Today, Jason Henzell carries on the tradition, and in 1998, he founded the BREDS Treasure Beach Foundation. BREDS is short for "bredren," the word many Treasure Beach residents use when they greet each other, and the charitable foundation promotes education, sports, cultural heritage, and emergency healthcare. To quote once again from the site, "Jakes is about love. Love for the place, and love for its people."

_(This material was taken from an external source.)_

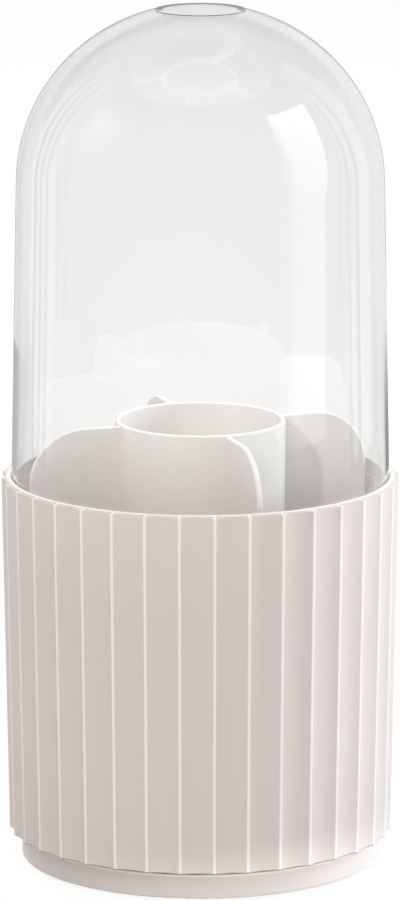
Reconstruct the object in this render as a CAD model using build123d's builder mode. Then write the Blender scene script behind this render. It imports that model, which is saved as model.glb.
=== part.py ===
from build123d import *

import os
from math import acos, asin, atan2, cos, degrees, radians, sin, sqrt, tan

# Rotating makeup organizer: a fluted drum turns on a round foot with a ball bearing,
# a divider with a centre cup lifts out of the drum, and a clear dome lifts off its rim.
# Millimetres, +Z up. The origin is on the table, on the turning axis, and the
# divider's fins lie along X and Y.

os.makedirs("parts", exist_ok=True)

# Foot
foot_radius = 60.0
foot_height = 8.3
foot_wall = 2.0
foot_floor = 2.4
foot_edge_round = 0.8
foot_top_round = 0.3
foot_rib_count = 8
foot_rib_thickness = 1.6
foot_inner_ring_radius = 24.0

# Rubber pads under the foot
pad_count = 4
pad_radius = 6.0
pad_thickness = 1.8
pad_lift = 0.8
pad_edge_margin = 6.0
pad_fit = 0.2
pad_round = 0.3

# Ball bearing
ball_count = 12
ball_radius = 2.5
ball_circle_radius = 42.0
race_depth = 1.0
race_clearance = 0.1
track_half_width = 4.2
cage_thickness = 1.6
cage_half_width = 4.4
cage_clearance = 0.12

# Centre pivot
post_radius = 6.0
post_collar_width = 4.0
bush_clearance = 0.05
bush_wall = 2.0
bush_flange_width = 1.6
bush_flange_thickness = 0.8
hub_height = 0.8
hub_wall = 4.0
end_float = 0.3
washer_radius = 9.0
washer_thickness = 1.0
pivot_screw_radius = 2.0
pivot_screw_length = 11.0
pivot_head_radius = 4.0
pivot_head_height = 2.2
screw_end_clearance = 1.0
head_clearance = 0.3
thread_clearance = 0.05
drive_slot_width = 0.9
drive_slot_depth = 1.1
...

Staying at Rainbow Tree (http://www.rainbowtreevillas.com/) allows us the best of both worlds, I think: we have our own large and comfortable house with a lovely and wonderful staff, but when we want a little change of scenery, a little more variety in our meals, and the opportunity to mingle with fellow travelers who've discovered Treasure Beach, we can go to Jakes and watch the sunset from Dougie's Bar or have a meal at Jack Sprat's or on the outdoor patio, which is lit by calabash lanterns with colored bulbs at night and is positively festive and intoxicating.